Caminhos Errantes

quinta-feira, agosto 21, 2003

O movimento e o motor

Notável o texto motor, do Reflexos de Azul Eléctrico, assim como quase tudo o que se encontra nesse blog, cuja leitura desperta a sensação de que o descobrimos demasiado tarde. Platão, no Político, alude ao mito da idade de Cronos: nesta idade, diferente da nossa era de Zeus, o movimento ocorria no sentido contrário ao que agora ocorre, forçado artificialmente pela tutela de deuses que, depois de um momento de inflexão (de Kehre), se retiraram do convívio com os homens e entregaram o cosmos à liberdade desenfreada do seu movimento imanente.

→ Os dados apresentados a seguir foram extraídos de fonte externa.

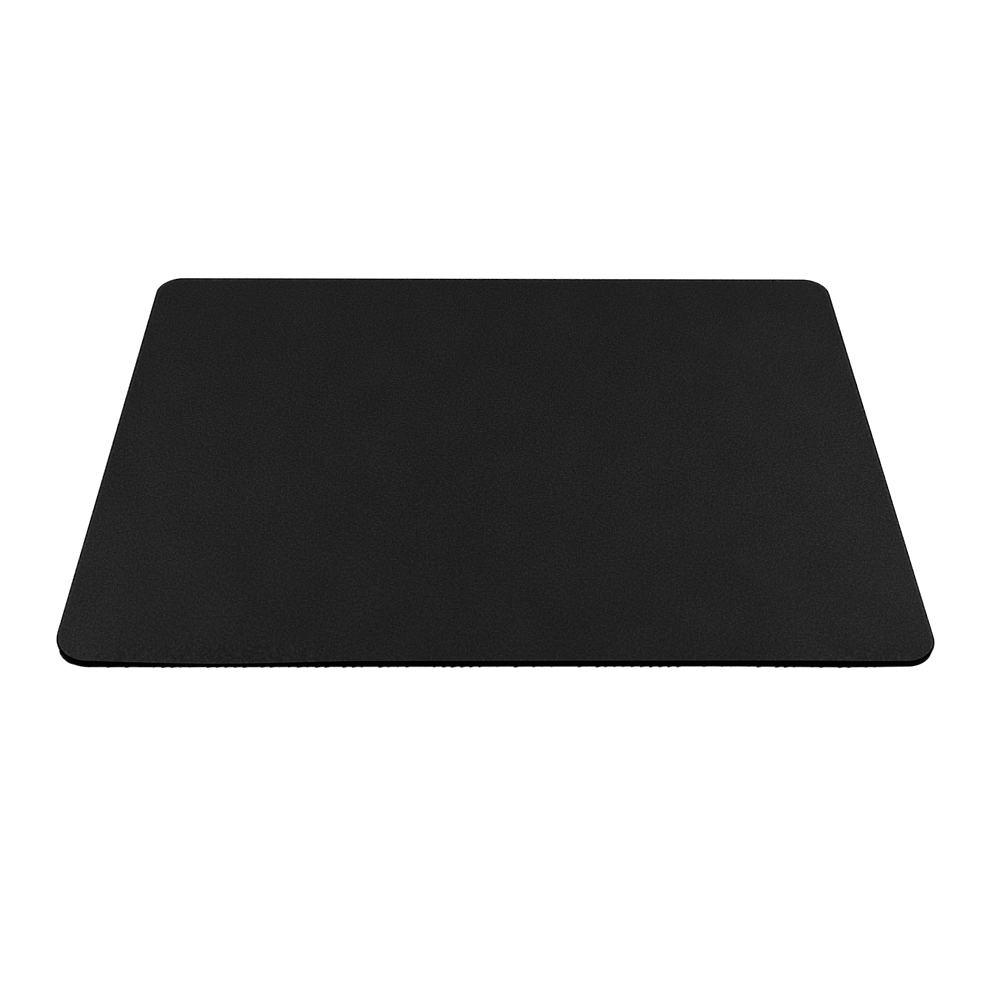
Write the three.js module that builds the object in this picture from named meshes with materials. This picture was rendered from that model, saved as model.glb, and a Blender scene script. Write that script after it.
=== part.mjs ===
// A desk mouse pad: knitted cloth, held by a thin adhesive film to a sheet of sponge rubber.
// The three layers are cut out together, as one rectangle with rounded corners.
// Millimetres, +Z up. The origin is on the desk, under the middle of the pad. +X runs along
// the pad's long side, and +Y points away from the person at the desk.

import * as THREE from 'three';

// Driving dimensions of the whole pad
const padWidth = 350;
const padDepth = 250;
const cornerRadius = 12.5;

// Driving dimensions of the layers, from the desk up
const rubberThickness = 3.0;
const filmThickness = 0.1;
const clothThickness = 0.5;

// The cutting die drags the cloth's rim over, and the sponge springs back behind the blade
const clothRimRadius = 0.35;
const rubberFootRadius = 0.25;
const rubberSideHollow = 0.15;

// How many flat steps each round stretch is made of
const cornerSteps = 16;
const edgeSteps = 4;
const hollowSteps = 6;

// Heights that follow from the layers
const filmHeight = rubberThickness;
const clothHeight = rubberThickness + filmThickness;

const quarterTurn = Math.PI / 2;

// The cut outline, drawn in by inset: four quarter circles, joined by the straight sides
function outlinePoints(inset) {
  const radius = cornerRadius - inset;
  const cornerX = padWidth / 2 - cornerRadius;
  const cornerY = padDepth / 2 - cornerRadius;
  const outline = new THREE.Path();
  outline.absarc(cornerX, cornerY, radius, 0, quarterTurn);
  outline.absarc(-cornerX, cornerY, radius, quarterTurn, 2 * quarterTurn);
  outline.absarc(-cornerX, -cornerY, radius, 2 * quarterTurn, 3 * quarterTurn);
  outline.absarc(cornerX, -cornerY, radius, 3 * quarterTurn, 4 * quarterTurn);
  return outline.getPoints(cornerSteps / 2);
}

// A rounded edge seen in section, from the side of the pad in to a flat face.
// Each point holds its inset in x and its height in y. The face looks up (1) or down (-1).
function roundedEdge(radius, faceHeight, looks) {
  const points = [];
  for (let step = 0; step <= edgeSteps; step += 1) {
    const angle = (step / edgeSteps) * quarterTurn;
    const inset = radius * (1 - Math.cos(angle));
    const height = faceHeight - looks * radius * (1 - Math.sin(angle));
    points.push(new THREE.Vector2(inset, height));
  }
  return points;
}

// The walls between a stack of outline rings, each ring joined to the one above it
function wallTriangles(ringCount, ringSize) {
  const triangles = [];
  for (let ring = 0; ring < ringCount - 1; ring += 1) {
    const lower = ring * ringSize;
    const upper = lower + ringSize;
    for (let here = 0; here < ringSize; here += 1) {
      const next = (here + 1) % ringSize;
      triangles.push(lower + here, lower + next, upper + next);
      triangles.push(lower + here, upper + next, upper + here);
    }
  }
  return triangles;
}

// One closed layer. Its section lists the inset and height of the edge from bottom to top.
function layerGeometry(section) {
  const positions = [];
  for (const level of section) {
    for (const point of outlinePoints(level.x)) {
      positions.push(point.x, point.y, level.y);
    }
  }
  const outline = outlinePoints(0);
  const triangles = wallTriangles(section.length, outline.length);
  const topRing = (section.length - 1) * outline.length;
  for (const [a, b, c] of THREE.ShapeUtils.triangulateShape(outline, [])) {
    triangles.push(c, b, a);
    triangles.push(topRing + a, topRing + b, topRing + c);
  }
  const geometry = new THREE.BufferGeometry();
  geometry.setAttribute('position', new THREE.Float32BufferAttribute(positions, 3));
  geometry.setIndex(triangles);
  geometry.computeVertexNormals();
  return geometry;
}

function addLayer(group, name, section, height, material) {
  const mesh = new THREE.Mesh(layerGeometry(section), material);
  mesh.name = name;
  mesh.position.z = height;
  group.add(mesh);
}

// Sponge rubber base: a rounded foot, then a cut side that bows in a little
function rubberSection() {
  const section = roundedEdge(rubberFootRadius, 0, -1).reverse();
  const sideHeight = rubberThickness - rubberFootRadius;
  for (let step = 1; step <= hollowSteps; step += 1) {
    const share = step / hollowSteps;
    const inset = rubberSideHollow * Math.sin(Math.PI * share);
    section.push(new THREE.Vector2(inset, rubberFootRadius + sideHeight * share));
  }
  return section;
}

// Adhesive film: a plain thin sheet, cut flush with the other two layers
function filmSection() {
  return [new THREE.Vector2(0, 0), new THREE.Vector2(0, filmThickness)];
}

// Knitted cloth: a thin sheet with its upper rim pressed round
function clothSection() {
  return [new THREE.Vector2(0, 0), ...roundedEdge(clothRimRadius, clothThickness, 1)];
}

const rubberMaterial = new THREE.MeshStandardMaterial({
  color: 0x161616,
  roughness: 0.85,
  metalness: 0,
});

const filmMaterial = new THREE.MeshStandardMaterial({
  color: 0x1c1c1e,
  roughness: 0.6,
  metalness: 0,
});

const clothMaterial = new THREE.MeshStandardMaterial({
  color: 0x232323,
  roughness: 0.95,
  metalness: 0,
});

const group = new THREE.Group();
addLayer(group, 'rubber_base', rubberSection(), 0, rubberMaterial);
addLayer(group, 'bonding_film', filmSection(), filmHeight, filmMaterial);
addLayer(group, 'cloth_top', clothSection(), clothHeight, clothMaterial);

export default group;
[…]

Talvez o mito platónico seja aplicável à nossa “situação metabólica”. Primeiro: uma história marcada, em geral, pela ideia tradicional do motor imóvel aristotélico: a ideia de que o movimento implica sempre o seu esclarecimento através de um percurso perfectivo, estimulado por algo perfeito que, como tal, sendo pura energeia, está em repouso ao mesmo tempo que é a fonte transcendente do movimento e da sua ordem. Depois: uma história entregue ao seu movimento imanente, a um movimento que já não é teleologicamente orientado, dirigido para um fim que o transcende; uma história cujo movimento se dirige apenas para o próprio movimento, num processo em que a aceleração sempre crescente, mas que nunca é absoluta (o que coincidiria com o repouso), se traduz numa mobilização que tende a indistinguir o humano, o animal e o mecânico.